**Data to use**.
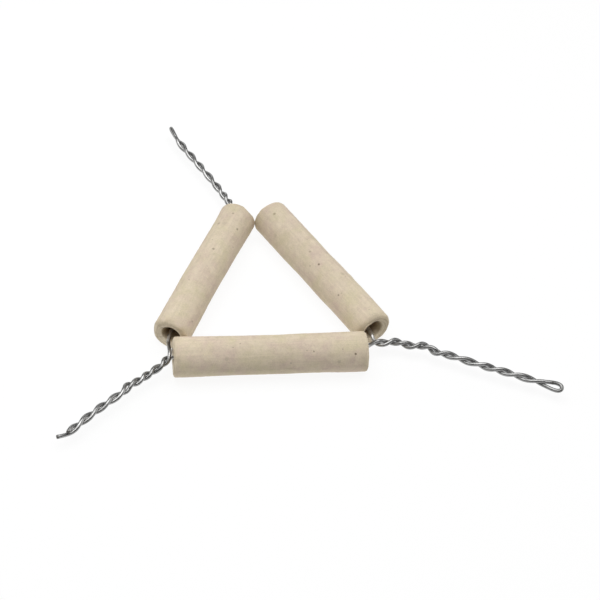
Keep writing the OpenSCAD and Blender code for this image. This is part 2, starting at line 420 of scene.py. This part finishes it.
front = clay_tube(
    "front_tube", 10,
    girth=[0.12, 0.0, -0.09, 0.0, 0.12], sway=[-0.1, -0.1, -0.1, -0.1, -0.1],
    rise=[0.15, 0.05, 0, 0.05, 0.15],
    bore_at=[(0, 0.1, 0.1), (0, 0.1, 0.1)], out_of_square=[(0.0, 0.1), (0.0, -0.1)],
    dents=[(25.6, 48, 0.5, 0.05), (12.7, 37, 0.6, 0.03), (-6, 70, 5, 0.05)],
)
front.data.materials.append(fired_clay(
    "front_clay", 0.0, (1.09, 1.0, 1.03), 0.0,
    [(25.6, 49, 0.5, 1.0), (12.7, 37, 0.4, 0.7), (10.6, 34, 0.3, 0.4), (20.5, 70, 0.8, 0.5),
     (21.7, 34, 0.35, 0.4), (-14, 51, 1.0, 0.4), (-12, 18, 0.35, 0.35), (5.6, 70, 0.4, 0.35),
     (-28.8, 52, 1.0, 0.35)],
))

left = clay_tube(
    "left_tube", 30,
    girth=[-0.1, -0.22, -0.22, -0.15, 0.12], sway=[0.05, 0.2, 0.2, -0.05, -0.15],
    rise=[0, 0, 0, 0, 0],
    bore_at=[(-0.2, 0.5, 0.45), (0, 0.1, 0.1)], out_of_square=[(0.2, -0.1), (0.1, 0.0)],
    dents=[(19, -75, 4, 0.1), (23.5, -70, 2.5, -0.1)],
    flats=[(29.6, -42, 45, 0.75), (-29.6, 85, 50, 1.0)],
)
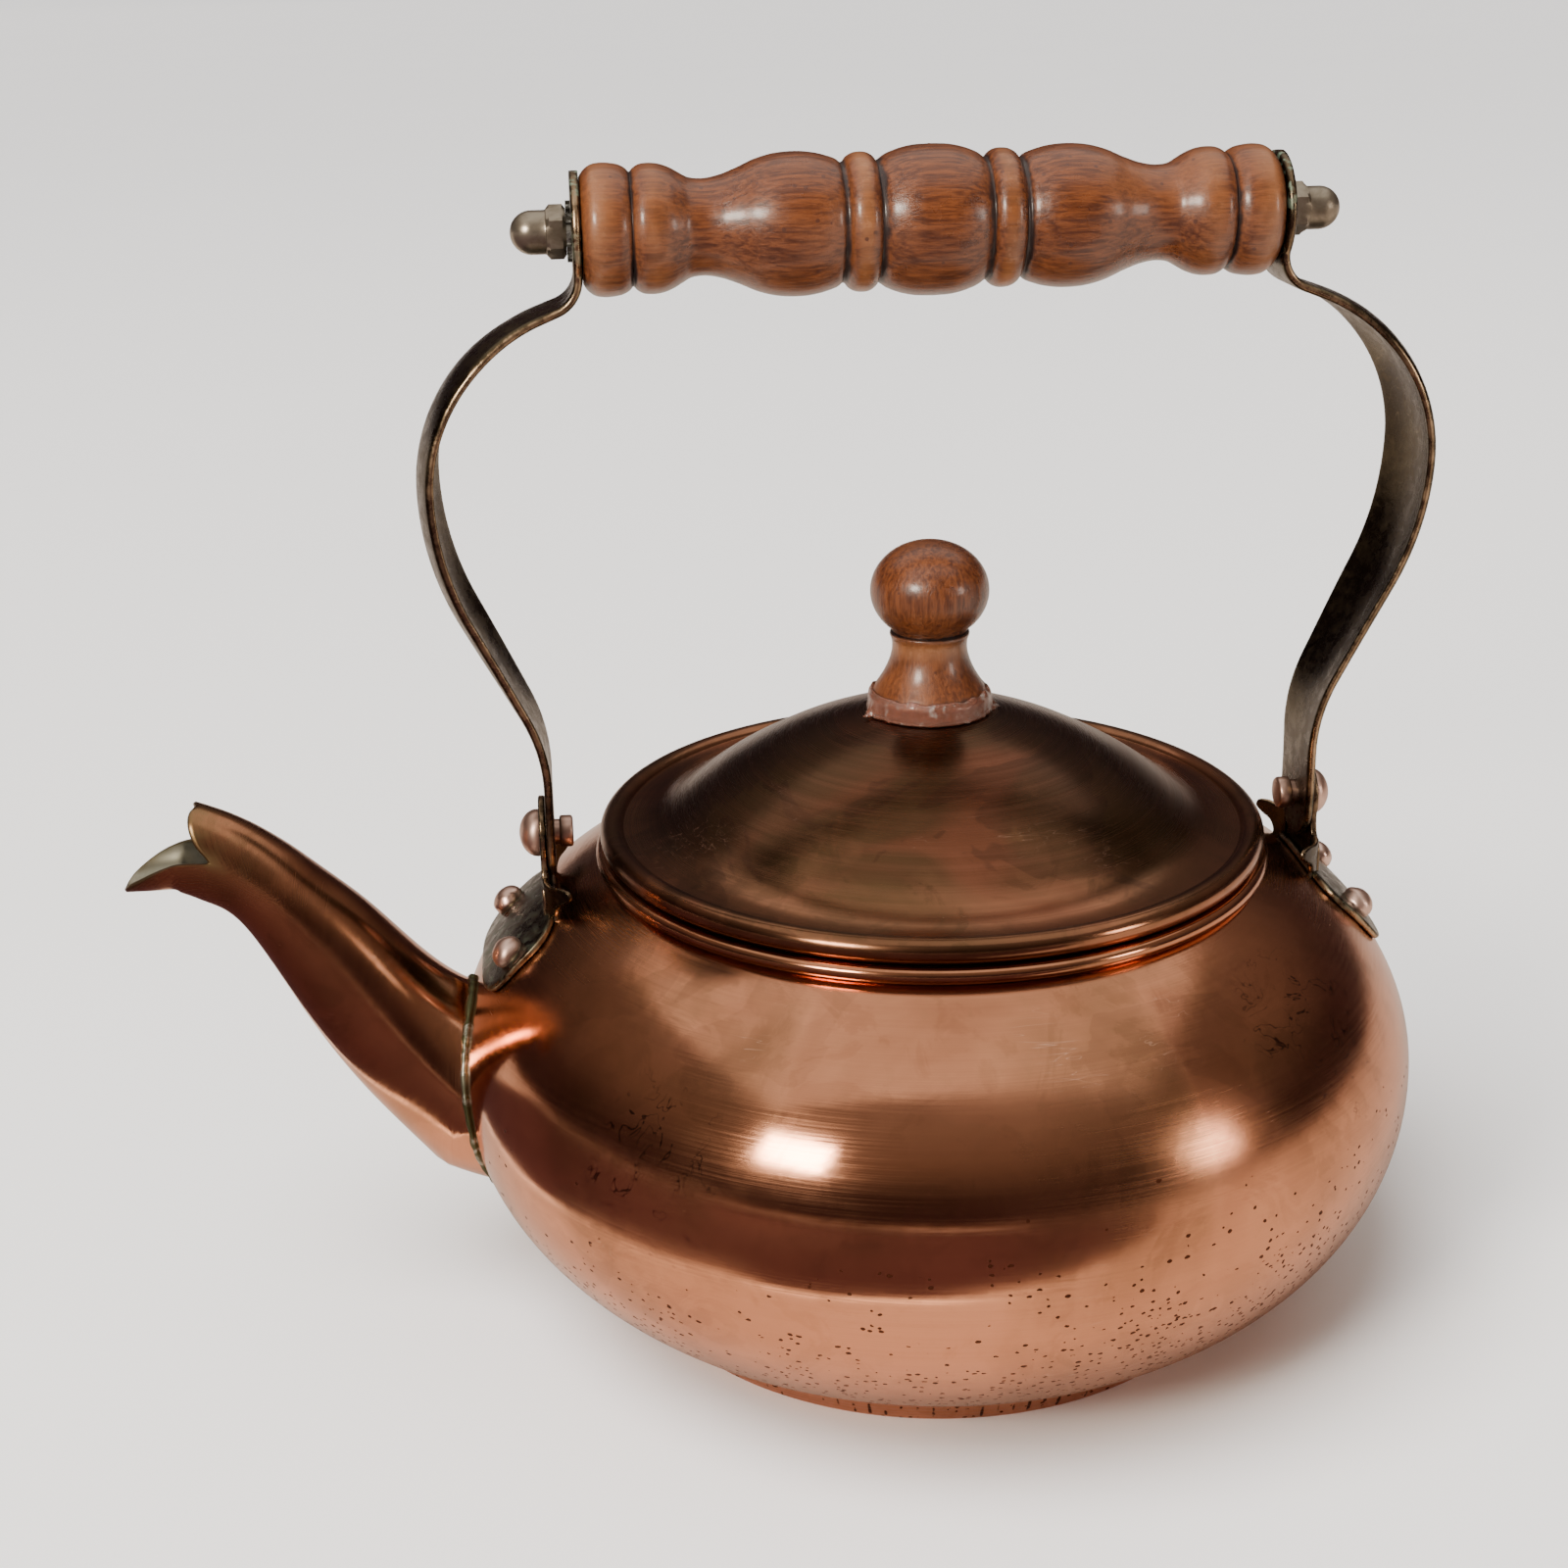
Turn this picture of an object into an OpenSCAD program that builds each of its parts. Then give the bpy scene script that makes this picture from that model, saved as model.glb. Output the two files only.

**Exercise requirements**.
Print all of the entries exactly as they appear.

**Full output**.
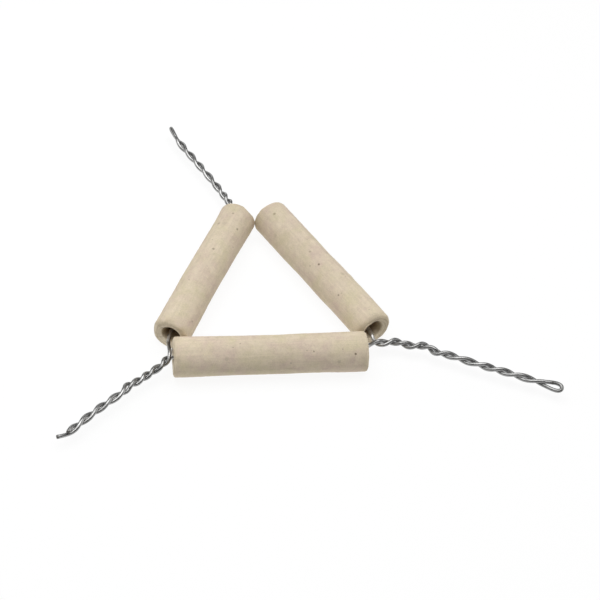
Keep writing the OpenSCAD and Blender code for this image. This is part 2, starting at line 420 of scene.py. This part finishes it.
front = clay_tube(
    "front_tube", 10,
    girth=[0.12, 0.0, -0.09, 0.0, 0.12], sway=[-0.1, -0.1, -0.1, -0.1, -0.1],
    rise=[0.15, 0.05, 0, 0.05, 0.15],
    bore_at=[(0, 0.1, 0.1), (0, 0.1, 0.1)], out_of_square=[(0.0, 0.1), (0.0, -0.1)],
    dents=[(25.6, 48, 0.5, 0.05), (12.7, 37, 0.6, 0.03), (-6, 70, 5, 0.05)],
)
front.data.materials.append(fired_clay(
    "front_clay", 0.0, (1.09, 1.0, 1.03), 0.0,
    [(25.6, 49, 0.5, 1.0), (12.7, 37, 0.4, 0.7), (10.6, 34, 0.3, 0.4), (20.5, 70, 0.8, 0.5),
     (21.7, 34, 0.35, 0.4), (-14, 51, 1.0, 0.4), (-12, 18, 0.35, 0.35), (5.6, 70, 0.4, 0.35),
     (-28.8, 52, 1.0, 0.35)],
))

left = clay_tube(
    "left_tube", 30,
    girth=[-0.1, -0.22, -0.22, -0.15, 0.12], sway=[0.05, 0.2, 0.2, -0.05, -0.15],
    rise=[0, 0, 0, 0, 0],
    bore_at=[(-0.2, 0.5, 0.45), (0, 0.1, 0.1)], out_of_square=[(0.2, -0.1), (0.1, 0.0)],
    dents=[(19, -75, 4, 0.1), (23.5, -70, 2.5, -0.1)],
    flats=[(29.6, -42, 45, 0.75), (-29.6, 85, 50, 1.0)],
)
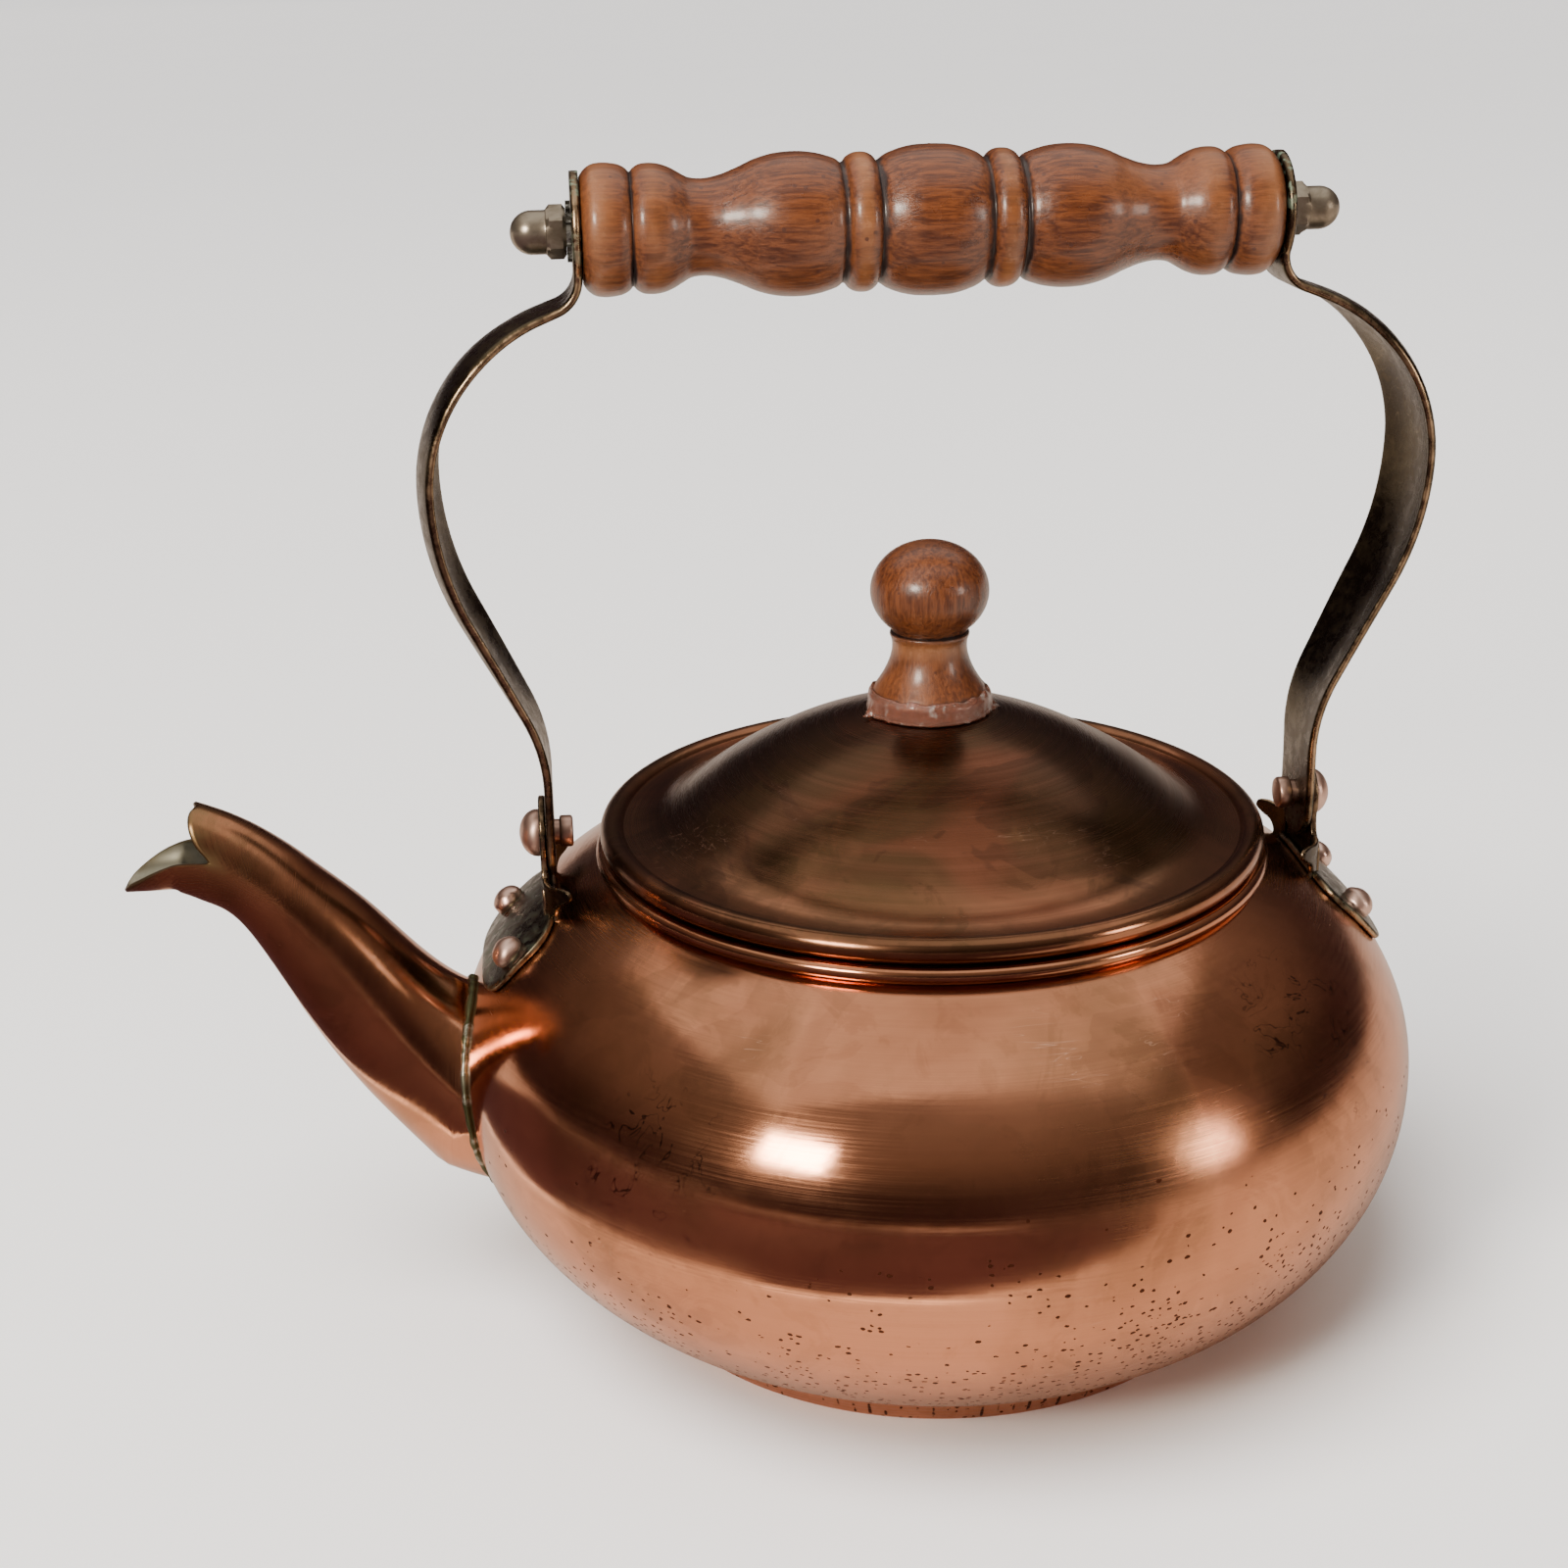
Turn this picture of an object into an OpenSCAD program that builds each of its parts. Then give the bpy scene script that makes this picture from that model, saved as model.glb. Output the two files only.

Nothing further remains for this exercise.